(Records from a data source)
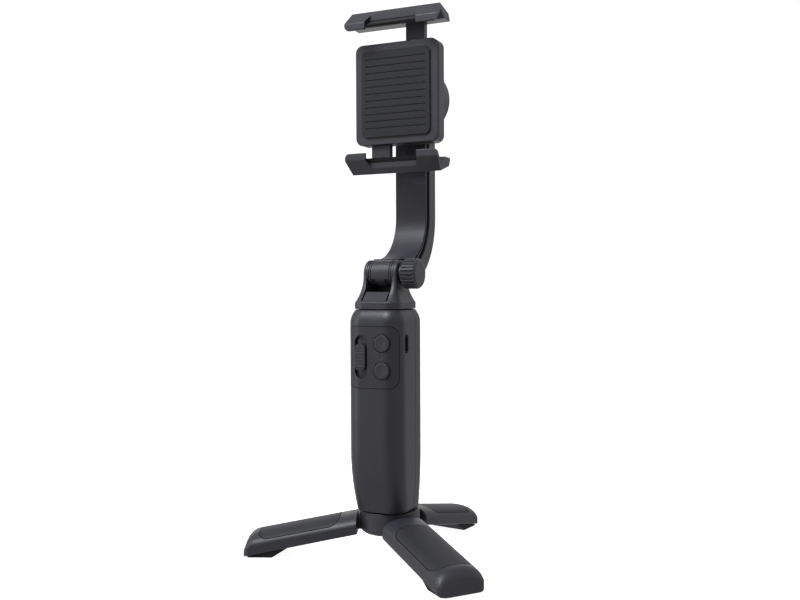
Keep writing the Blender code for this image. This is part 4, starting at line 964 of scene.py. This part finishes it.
def arm_outline(inner, outer, start_y, top):
    """The J of the arm as (y, z) points: level behind the hinge, then a quarter turn, then a column."""
    center = (ARM_ARC_Y, ARM_ARC_Z)
    down = -math.pi / 2
    return (
        [(start_y, ARM_ARC_Z - outer)]
        + arc(center, outer, down, 0, 48)
        + [(ARM_ARC_Y + outer, top), (ARM_ARC_Y + inner, top)]
        + arc(center, inner, 0, down, 48)
        + [(start_y, ARM_ARC_Z - inner)]
    )


def barrel_drum(radius, low, high):
    """A drum round the hinge's axis with rounded rims."""
    edge = 0.25 * MM
    rim = arc((radius - edge, low + edge), edge, -math.pi / 2, 0, 4)
    rim += arc((radius - edge, high - edge), edge, 0, math.pi / 2, 4)
    return turned([(0, low)] + rim + [(0, high)], "X", HINGE)


def arm_layer(low, high, half_width):
    """A layer of the arm's front cover, between two depths below its front face."""
    bottom, top = HINGE_Y + 2.5 * MM, CLAMP_Z - 10 * MM
    outline = arm_outline(ARM_INNER_RADIUS + low, ARM_INNER_RADIUS + high, bottom, top)
    return prism(outline, "X", -half_width, half_width)


def knuckle_strip(start, end, half_width):
    """A strip that lies on the hinge barrel between two angles, in degrees from +Y towards +Z."""
    start, end = math.radians(start), math.radians(end)
    outer_side = arc(HINGE, PLATE_RADIUS, start, end, 32)
    inner_side = arc(HINGE, BARREL_RADIUS + 0.3 * MM, end, start, 32)
    return prism(outer_side + inner_side, "X", -half_width, half_width)


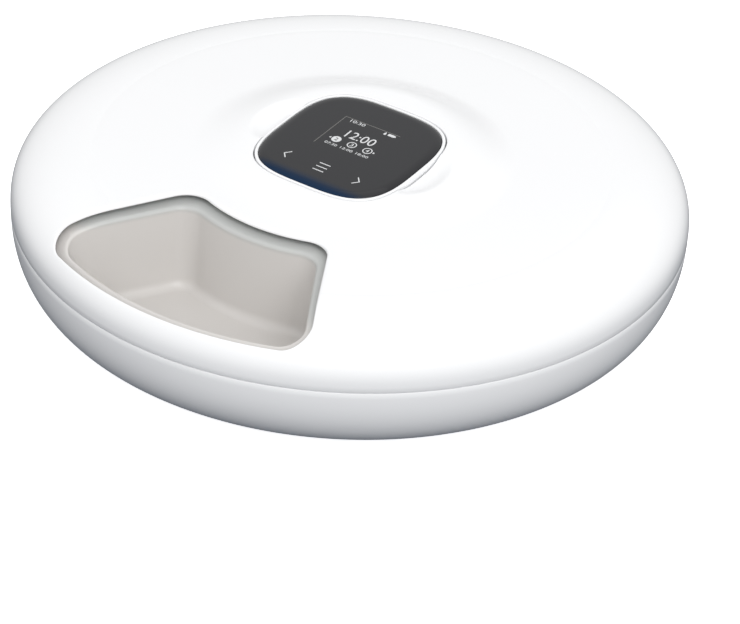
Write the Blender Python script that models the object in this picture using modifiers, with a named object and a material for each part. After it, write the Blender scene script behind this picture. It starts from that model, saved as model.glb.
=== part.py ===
"""Round six-meal feeder: a turning tray under a lift-off lid, with a plug-in control module.

Units are metres, +Z is up, -Y is the front, where the lid opens over one meal, and the origin is on
the floor under the middle of the body.
"""

import math

import bmesh
import bpy
from mathutils import Matrix, Vector

# Gaps between pieces, and how far every cutter runs past what it cuts.
SEAT_GAP = 0.0003
RUNNING_GAP = 0.0005
OVERRUN = 0.002
FUSE = 0.0004
AXIS_MERGE = 0.00001
CAP_MERGE = 0.000001
SMOOTH_ANGLE = math.radians(35)

# Both casings: two superellipse quadrants that meet at the widest line.
BODY_RADIUS = 0.165
WIDEST_HEIGHT = 0.04765
PARTING_DROP = 0.00315
BODY_SIDES = 64
CURVE_STEPS = 5

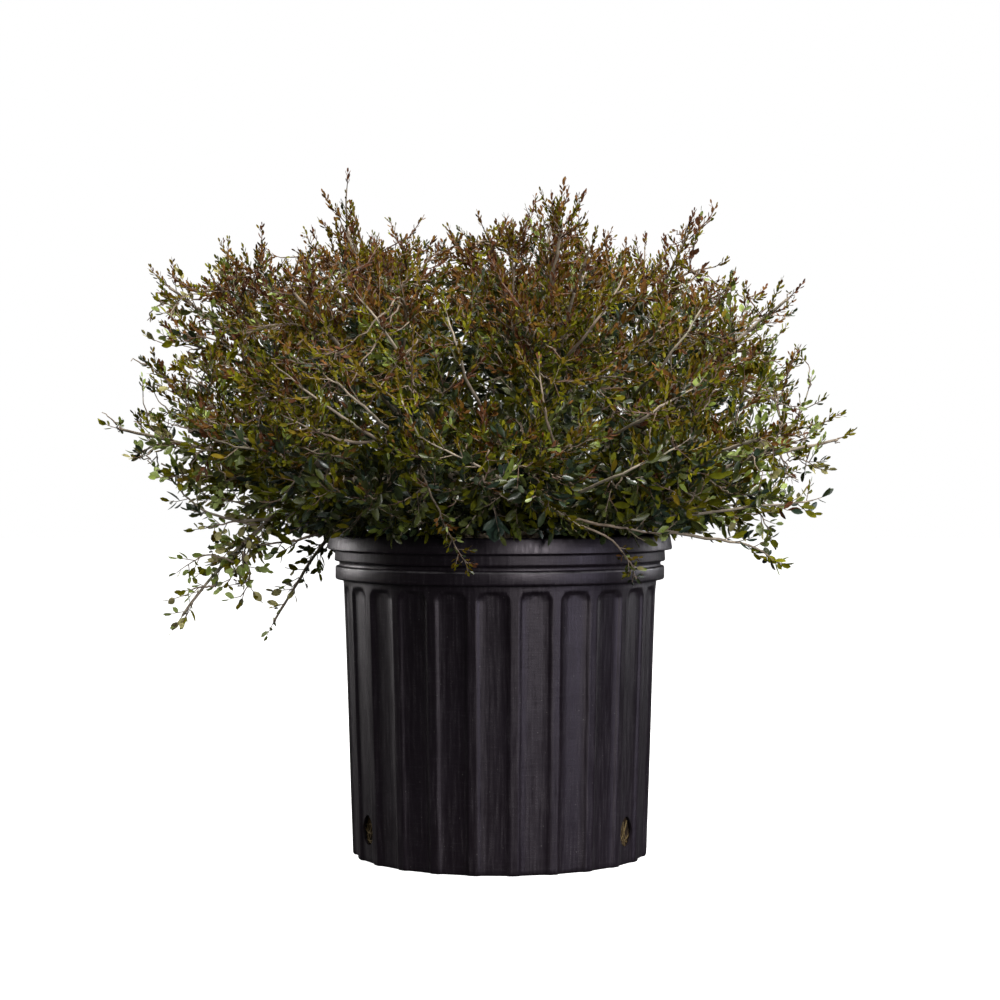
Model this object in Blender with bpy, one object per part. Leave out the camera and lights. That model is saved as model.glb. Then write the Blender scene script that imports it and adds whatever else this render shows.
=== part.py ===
"""A potted dwarf yaupon holly: a low shrub of many stems in a fluted nursery pot.

Metres, +Z up. The origin is the centre of the pot's flat underside. +X is the right of the
photograph and -Y is the side that faces its camera.
"""

import math
import random
from collections import namedtuple

import bmesh
import bpy
import numpy as np
from mathutils import Vector
from mathutils.bvhtree import BVHTree

CLEAR = 0.0003  # the gap between two pieces that meet

# The pot
POT_HEIGHT = 0.2500
LIP_RADIUS = 0.1352
LIP_FOOT = 0.2380
BAND_RADIUS = 0.1296
BAND_FOOT = 0.2290
GROOVE_RADIUS = 0.1258
COLLAR_RADIUS = 0.1287
COLLAR_TOP = 0.2251
COLLAR_FOOT = 0.2148
WALL_TOP_RADIUS = 0.1226
WALL_FOOT_RADIUS = 0.1154
EDGE_ROUNDING = 0.0015
FLOOR_THICKNESS = 0.0040
MOUTH_RADIUS = 0.1300
FLUTES = 24
FIRST_FLUTE_DEG = -92.4  # the flute that faces the camera
FLUTE_DEPTH = 0.0026
FLUTE_TOP = 0.2080
FLUTE_SLOPE = 0.0060
RECESS_HALF_DEG = 4.6
FLUTE_EDGE_HALF_DEG = 5.7
WALL_THICKNESS = 0.0016
DRAIN_HOLES = 3
DRAIN_FLUTE = 4  # flutes from the front one to the first hole
DRAIN_HEIGHT = 0.0250
DRAIN_WIDTH = 0.0180
DRAIN_TALL = 0.0230
DRAIN_SIDES = 12
DRAIN_CUT = 0.0120  # how far the cutter runs to each side of the wall

# The potting mix
SOIL_TOP = 0.2240
SOIL_LEVEL_RADIUS = 0.0750  # past this the top dips
SOIL_DIP = 0.0040
SOIL_SIDES = 24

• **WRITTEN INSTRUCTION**
Pull out each record as written and restate it exactly.

• **RESPONSE TO THIS TASK**
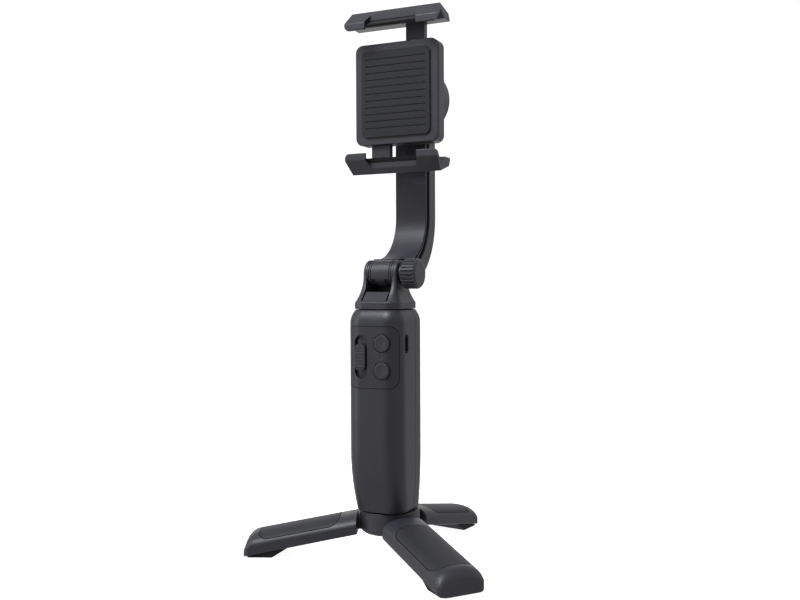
Keep writing the Blender code for this image. This is part 4, starting at line 964 of scene.py. This part finishes it.
def arm_outline(inner, outer, start_y, top):
    """The J of the arm as (y, z) points: level behind the hinge, then a quarter turn, then a column."""
    center = (ARM_ARC_Y, ARM_ARC_Z)
    down = -math.pi / 2
    return (
        [(start_y, ARM_ARC_Z - outer)]
        + arc(center, outer, down, 0, 48)
        + [(ARM_ARC_Y + outer, top), (ARM_ARC_Y + inner, top)]
        + arc(center, inner, 0, down, 48)
        + [(start_y, ARM_ARC_Z - inner)]
    )


def barrel_drum(radius, low, high):
    """A drum round the hinge's axis with rounded rims."""
    edge = 0.25 * MM
    rim = arc((radius - edge, low + edge), edge, -math.pi / 2, 0, 4)
    rim += arc((radius - edge, high - edge), edge, 0, math.pi / 2, 4)
    return turned([(0, low)] + rim + [(0, high)], "X", HINGE)


def arm_layer(low, high, half_width):
    """A layer of the arm's front cover, between two depths below its front face."""
    bottom, top = HINGE_Y + 2.5 * MM, CLAMP_Z - 10 * MM
    outline = arm_outline(ARM_INNER_RADIUS + low, ARM_INNER_RADIUS + high, bottom, top)
    return prism(outline, "X", -half_width, half_width)


def knuckle_strip(start, end, half_width):
    """A strip that lies on the hinge barrel between two angles, in degrees from +Y towards +Z."""
    start, end = math.radians(start), math.radians(end)
    outer_side = arc(HINGE, PLATE_RADIUS, start, end, 32)
    inner_side = arc(HINGE, BARREL_RADIUS + 0.3 * MM, end, start, 32)
    return prism(outer_side + inner_side, "X", -half_width, half_width)


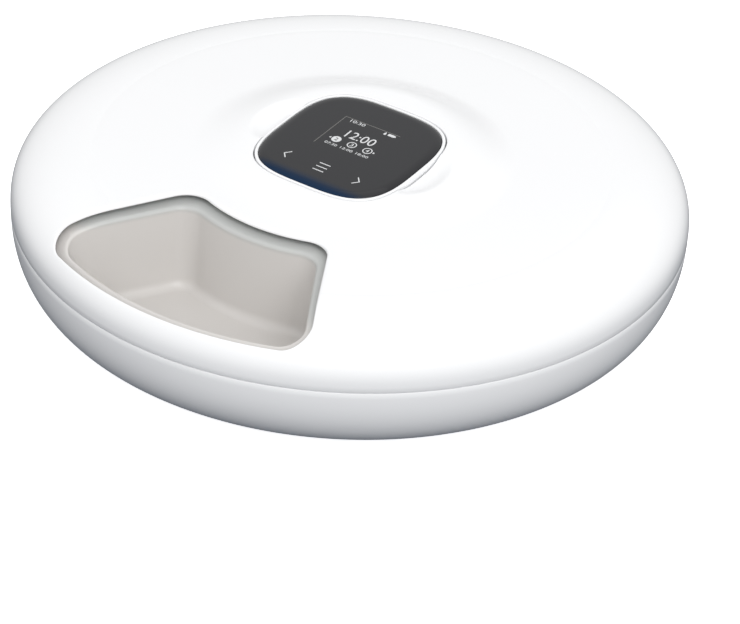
Write the Blender Python script that models the object in this picture using modifiers, with a named object and a material for each part. After it, write the Blender scene script behind this picture. It starts from that model, saved as model.glb.
=== part.py ===
"""Round six-meal feeder: a turning tray under a lift-off lid, with a plug-in control module.

Units are metres, +Z is up, -Y is the front, where the lid opens over one meal, and the origin is on
the floor under the middle of the body.
"""

import math

import bmesh
import bpy
from mathutils import Matrix, Vector

# Gaps between pieces, and how far every cutter runs past what it cuts.
SEAT_GAP = 0.0003
RUNNING_GAP = 0.0005
OVERRUN = 0.002
FUSE = 0.0004
AXIS_MERGE = 0.00001
CAP_MERGE = 0.000001
SMOOTH_ANGLE = math.radians(35)

# Both casings: two superellipse quadrants that meet at the widest line.
BODY_RADIUS = 0.165
WIDEST_HEIGHT = 0.04765
PARTING_DROP = 0.00315
BODY_SIDES = 64
CURVE_STEPS = 5

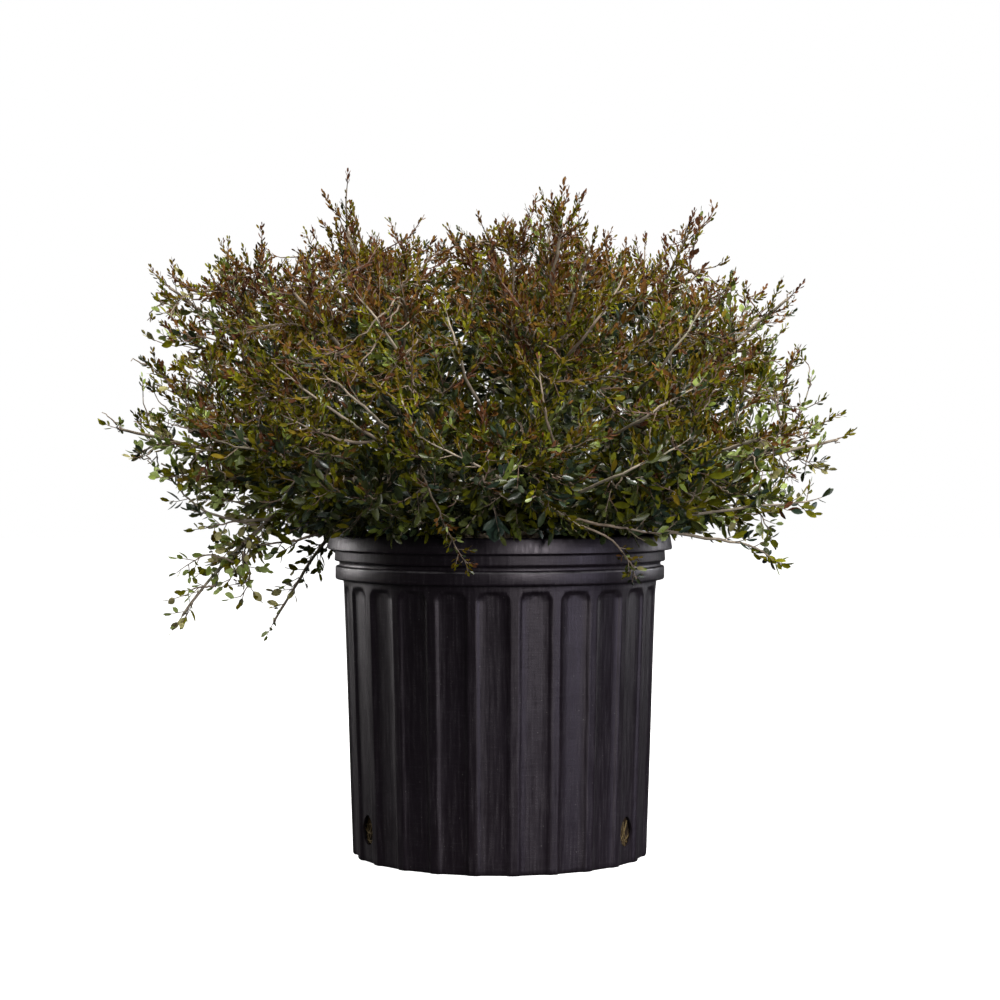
Model this object in Blender with bpy, one object per part. Leave out the camera and lights. That model is saved as model.glb. Then write the Blender scene script that imports it and adds whatever else this render shows.
=== part.py ===
"""A potted dwarf yaupon holly: a low shrub of many stems in a fluted nursery pot.

Metres, +Z up. The origin is the centre of the pot's flat underside. +X is the right of the
photograph and -Y is the side that faces its camera.
"""

import math
import random
from collections import namedtuple

import bmesh
import bpy
import numpy as np
from mathutils import Vector
from mathutils.bvhtree import BVHTree

CLEAR = 0.0003  # the gap between two pieces that meet

# The pot
POT_HEIGHT = 0.2500
LIP_RADIUS = 0.1352
LIP_FOOT = 0.2380
BAND_RADIUS = 0.1296
BAND_FOOT = 0.2290
GROOVE_RADIUS = 0.1258
COLLAR_RADIUS = 0.1287
COLLAR_TOP = 0.2251
COLLAR_FOOT = 0.2148
WALL_TOP_RADIUS = 0.1226
WALL_FOOT_RADIUS = 0.1154
EDGE_ROUNDING = 0.0015
FLOOR_THICKNESS = 0.0040
MOUTH_RADIUS = 0.1300
FLUTES = 24
FIRST_FLUTE_DEG = -92.4  # the flute that faces the camera
FLUTE_DEPTH = 0.0026
FLUTE_TOP = 0.2080
FLUTE_SLOPE = 0.0060
RECESS_HALF_DEG = 4.6
FLUTE_EDGE_HALF_DEG = 5.7
WALL_THICKNESS = 0.0016
DRAIN_HOLES = 3
DRAIN_FLUTE = 4  # flutes from the front one to the first hole
DRAIN_HEIGHT = 0.0250
DRAIN_WIDTH = 0.0180
DRAIN_TALL = 0.0230
DRAIN_SIDES = 12
DRAIN_CUT = 0.0120  # how far the cutter runs to each side of the wall

# The potting mix
SOIL_TOP = 0.2240
SOIL_LEVEL_RADIUS = 0.0750  # past this the top dips
SOIL_DIP = 0.0040
SOIL_SIDES = 24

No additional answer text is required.